Viele Länder, die wirtschaftlich oder politisch von China abhängig sind, zögern, kritische Maßnahmen zu ergreifen. Ein harmonisiertes und entschlossenes Vorgehen wie es etwa das Europäische Parlament fordert, ist bisher schwach ausgeprägt. Die Zurückhaltung auf diplomatischer Ebene ebnet dem chinesischen Regime den Weg, sein repressives Vorgehen weiter auszubauen. Zusammenfassend lässt sich sagen, dass die Unterdrückungsmaschinerie Chinas eine vielschichtige, global agierende Strategie ist, die die Meinungsfreiheit, die Menschenrechte und demokratische Werte nicht nur in China, sondern weltweit in Gefahr bringt. Die Methoden reichen von direkter Einschüchterung über digitale Manipulation bis hin zur instrumentellen Nutzung internationaler Strukturen und Institutionen.

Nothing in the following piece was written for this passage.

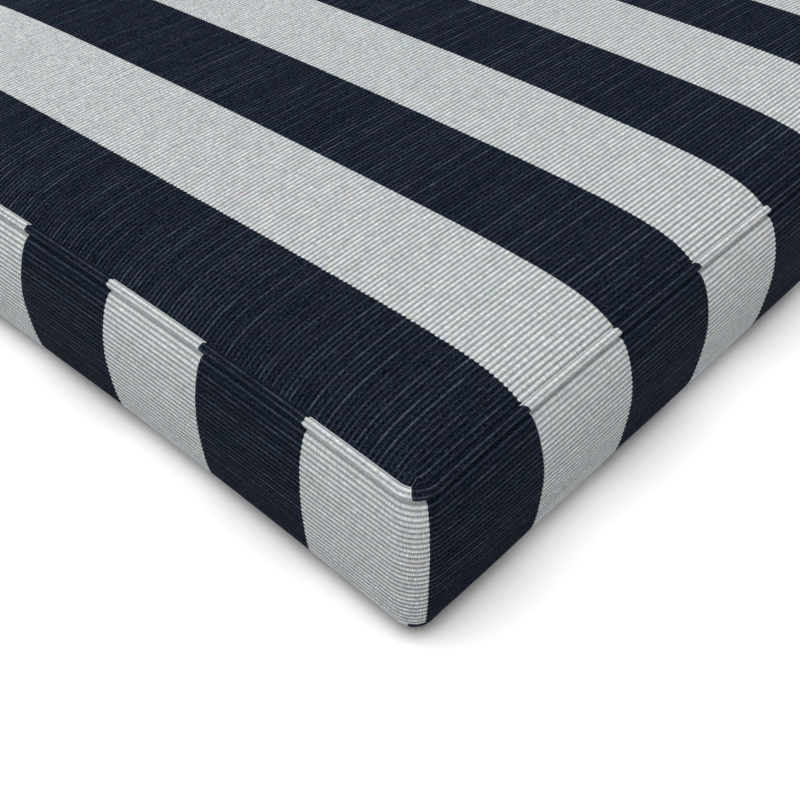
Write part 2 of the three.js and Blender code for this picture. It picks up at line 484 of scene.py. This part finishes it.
def seam_stations():
    """Stations round the seam, closed, as arrays: plan place, outward angle, bulge of the band
    and the way along the seam from the start of the front side's straight stretch. Each
    side is a straight stretch and the arc of the corner after it."""
    angle = np.linspace(-STATION_LIMIT, STATION_LIMIT, SIDE_STATIONS + 1)[:-1]
    along = np.sin(angle) / math.sin(STATION_LIMIT) * STRAIGHT_HALF
    turn = np.linspace(0, math.pi / 2, CORNER_STATIONS + 1)[:-1]
    parts = []
    for side in range(4):
        out = (side - 1) * math.pi / 2
        cos, sin = math.cos(out), math.sin(out)
        bulge = BULGE_Y if side % 2 == 0 else BULGE_X
        growth = 1 - np.exp(-(STRAIGHT_HALF - np.abs(along)) / bulge["reach"])
        start = side * (STRAIGHT + CORNER_ARC)
        parts.append(np.stack([
            HALF * cos - along * sin,
            HALF * sin + along * cos,
            np.full_like(along, out),
            BULGE_AT_CORNER + (bulge["depth"] - BULGE_AT_CORNER) * growth,
            start + STRAIGHT_HALF + along,
        ]))
        parts.append(np.stack([
            STRAIGHT_HALF * (cos - sin) + CORNER_RADIUS * np.cos(out + turn),
            STRAIGHT_HALF * (sin + cos) + CORNER_RADIUS * np.sin(out + turn),
            out + turn,
            np.full_like(turn, BULGE_AT_CORNER),
            start + STRAIGHT + CORNER_RADIUS * turn,
        ]))
    return np.concatenate(parts, 1)


def wound_stripes(way, strip):
    """Stripe coordinate of a strip wound round the cushion: straight lines between the ends
    of the sides and corners. The two hidden sides share what the others leave of the
    whole number of stripes, so that the strip closes."""
    front, left = (STRAIGHT / STRIPE / strip[side] for side in ("front", "left"))
    hidden = (WOUND_STRIPES - front - left - 4 * strip["corner"]) / 2
    spans = np.array([[side, strip["corner"]] for side in (front, hidden, hidden, left)])
    lengths = np.tile([STRAIGHT, CORNER_ARC], 4)
    ways = np.concatenate([[0], np.cumsum(lengths)])
    stripes = np.concatenate([[0], np.cumsum(spans)])
    return strip["start"] + np.interp(way, ways, stripes)


def band_lean(way, up):
    """How far the band's stripes lean, in stripes: nothing at the upper edge, all of it from
    a little under the middle down, in a smooth step, and along the seam by straight lines
    between the places where it fades in and out."""
    left_starts = 3 * (STRAIGHT + CORNER_ARC)
    near_corner = left_starts + STRAIGHT
    ways = [0, LEAN_FADE, STRAIGHT - LEAN_FADE, STRAIGHT]
    leans = [0, -LEAN_FRONT, -LEAN_FRONT, 0]
    ways += [left_starts, left_starts + LEAN_FADE]
    ways += [near_corner - LEAN_LEFT_LAST, near_corner - LEAN_LEFT_GONE]
    leans += [0, LEAN_LEFT, LEAN_LEFT, 0]
    t = np.clip((LEAN_STARTS - up) / (LEAN_STARTS - LEAN_WHOLE), 0, 1)
    return np.interp(way, ways, leans) * t * t * (3 - 2 * t)


def closed_map(values, step):
    """Adds the column that closes a map round the cushion, one turn further on."""
    return np.concatenate([values, values[:, :1] + step], 1)


def side_band(name, seed):
    """The band between the seams: at each station it stands out by the bulge times the
    band's section. Its rows lie along the ribs, evenly spaced by arc length from the upper
    seam down, and at both edges one more row tucks in behind the piping. The cloth lies
    under that surface by what its ribs lack, along the grid's inward normals."""
    px, py, out, bulge, way = seam_stations()
    foot = LOWER_SEAM + BAND_ABOVE_LOWER
    head = UPPER_SEAM - BAND_BELOW_UPPER
    up = (1 + np.cos(np.linspace(0, math.pi, BAND_SAMPLES))) / 2
    bulging = band_share(up)[:, None] * bulge[None, :]
    rising = (foot + (head - foot) * up)[:, None]
    table = np.stack(np.broadcast_arrays(bulging, rising), 2)
    first = 0.5 - BAND_FIRST_RIDGE
    phase = rib_rows(first, first + BAND_RIB_WIDTHS)
    section = along_arc(table, (phase - first) / BAND_RIB_WIDTHS)
    row = np.ones((1, len(px)))
    outset = np.concatenate([-BAND_TUCK * row, section[:, :, 0], -LOWER_SEAM_INSET * row])
    upper_rim = (UPPER_SEAM - BAND_TUCK / 2) * row
    lower_rim = (LOWER_SEAM + BAND_TUCK) * row
    z = np.concatenate([upper_rim, section[:, :, 1], lower_rim])
    x, y = drawn_in(px + outset * np.cos(out), py + outset * np.sin(out))
    points = np.stack([x, y, z], 2)
    drop = np.zeros(z.shape)
    drop[1:-1] = rib_drop(phase, len(px), BAND_RIB_HEIGHT, np.random.default_rng(seed))
    points += normals(points, closed_columns=True) * drop[:, :, None]
    lean = band_lean(way[None, :], (z - foot) / (head - foot))
    stripes = closed_map(wound_stripes(way, BAND_STRIPES) + lean, WOUND_STRIPES)
    phase = np.concatenate([[phase[0] - 1], phase, [phase[-1] + 1]])
    ribs = np.broadcast_to(phase[:, None], stripes.shape)
    return grid_mesh(name, points, stripes, ribs, closed_columns=True, turn=True)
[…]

Die Aufdeckung dieser Praktiken durch investigative Recherchen wirft ein Licht auf die geheimen Mechanismen, mit denen China Dissens erstickt und die internationale Gemeinschaft dazu herausfordert, passende Gegenstrategien zu entwickeln. Es bedarf einer stärkeren internationalen Zusammenarbeit und eines gemeinsamen Willens, um die transnationale Repression effektiv bekämpfen zu können. Demokratische Staaten sind aufgefordert, ihre Gesetze und Schutzmechanismen zu überarbeiten sowie das Bewusstsein für die Bedrohung durch autoritäre Einflussnahme zu schärfen. Nur durch ein gemeinsames Handeln, das technische, politische und diplomatische Dimensionen umfasst, kann es gelingen, den globalen Einfluss repressiver Regime einzudämmen und die Grundrechte von Meinung- und Demonstrationsfreiheit zu schützen – auch und gerade für jene, die mutig für Gerechtigkeit und Freiheit eintreten, wo immer sie sich befinden.